At the same time, "there are some troubling indicators, including the onset of cold weather, which sends people indoors, where the virus can more easily spread," The Associate Press reports. "With required mask use reduced in much of the U.S., the University of Washington's influential COVID-19 forecasting model is predicting increasing infections and hospitalizations in November," and COVID deaths have already "begun to creep back up" to 1,700 a day, from 1,500 a day two weeks ago.

The University of Washington's Ali Mokdad suggests policies and behaviors will do a lot to shape the pandemic's trajectory in the U.S. this winter.

Leonhardt says individuals can also choose their own pandemic, to some extent.

"Forecasting COVID's future is extremely difficult, as we all should know by now, and it's certainly possible that cases will rise again in the coming weeks," he concedes, but the idea that cold weather will lead to a spike in cases doesn't seem "the most likely scenario." Cases are still falling in Canada and densely populated parts of the northern U.S., suggesting that the cause of COVID-19 flare-ups in chilly areas like "Alaska and the Mountain West is probably not the weather; it's the vaccine skepticism," Leonhardt writes. "Idaho is the nation's least vaccinated state, and several other Western states are only slightly ahead of it."

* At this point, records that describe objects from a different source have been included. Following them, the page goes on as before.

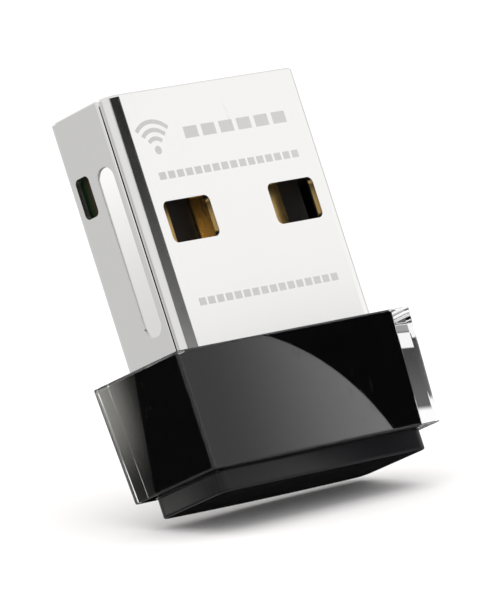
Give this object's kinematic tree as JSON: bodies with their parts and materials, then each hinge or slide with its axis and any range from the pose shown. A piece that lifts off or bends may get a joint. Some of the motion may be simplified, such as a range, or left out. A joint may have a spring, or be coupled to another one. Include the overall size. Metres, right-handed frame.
{
  "type": "usb wifi adapter",
  "caption": "Nano USB wireless adapter: a steel plug standing in a short tapered black cover inside a clear jacket, closed by a flat end cap.",
  "frame": {"origin": "middle of the flat end face, at the bottom of the part", "axes": "+Z from the end cap to the plug's mouth, +X across the plug's wide face, -Y out of the front wide face"},
  "size_m": [0.0146, 0.006, 0.0186],
  "materials": {
    "shell_steel": "satin nickel-plated steel sheet",
    "carrier_plastic": "moulded, dark brown-black",
    "contact_gold": "gold plated, smooth",
    "solder": "bright solder",
    "board_green": "green solder mask",
    "amber_tape": "thin amber film",
    "chip_epoxy": "moulded black epoxy",
    "tinned_copper": "matt tin",
    "ceramic": "fired ceramic",
    "crystal_lid_metal": "smooth nickel lid",
    "ferrite": "moulded ferrite",
    "capacitor_tan": "ceramic with tinned ends",
    "resistor_black": "film resistor with tinned ends",
    "antenna_copper": "copper under solder mask",
    "lamp_clear": "clear resin",
    "core_black": "piano black",
    "jacket_clear": "clear polished plastic",
    "cap_black": "gloss black"
  },
  "bodies": {
    "root": {"plug_shell": "shell_steel", "contact_carrier": "carrier_plastic", "power_contact": "contact_gold", "data_minus_contact": "contact_gold", "data_plus_contact": "contact_gold", "ground_contact": "contact_gold", "contact_solder_joints": "solder", "shell_solder_joints": "solder", "circuit_board": "board_green", "insulation_tape": "amber_tape", "wifi_chip": "chip_epoxy", "chip_terminals": "tinned_copper", "crystal_base": "ceramic", "crystal_lid": "crystal_lid_metal", "voltage_regulator": "chip_epoxy", "regulator_legs": "tinned_copper", "power_inductor": "ferrite", "decoupling_capacitors": "capacitor_tan", "crystal_capacitors": "capacitor_tan", "series_resistors": "resistor_black", "esd_protector": "chip_epoxy", "antenna_trace": "antenna_copper", "status_led": "lamp_clear", "cover_core": "core_black", "clear_jacket": "jacket_clear", "end_cap": "cap_black"}
  },
  "joints": []
}
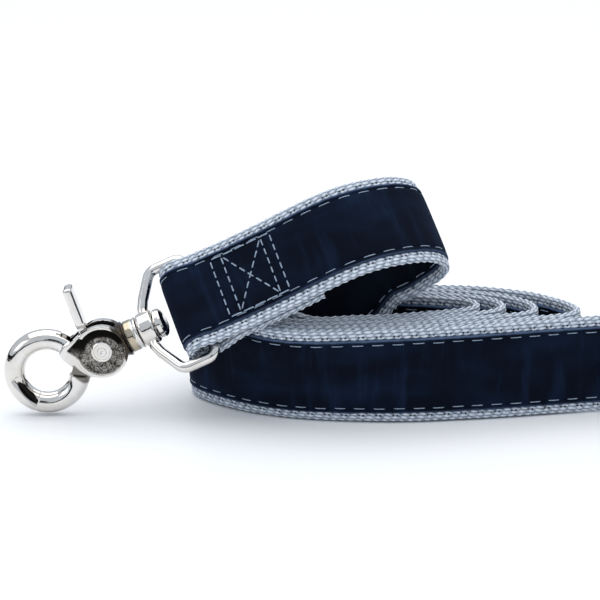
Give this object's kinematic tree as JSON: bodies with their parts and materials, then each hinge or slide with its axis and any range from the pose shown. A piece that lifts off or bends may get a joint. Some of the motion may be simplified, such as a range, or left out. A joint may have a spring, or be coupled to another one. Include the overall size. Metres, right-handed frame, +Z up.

"There is no reason to expect another COVID surge anytime soon, but surges don't always announce themselves in advance," and "despite all the encouraging news, one shadow still hangs over the U.S.: The pandemic does not need to be nearly as bad it is," Leonhardt concludes. The main reason 1,500 Americans are dying each day, especially older and sicker people, is "that millions of Americans have chosen to remain unvaccinated," and "less vaccination means more death."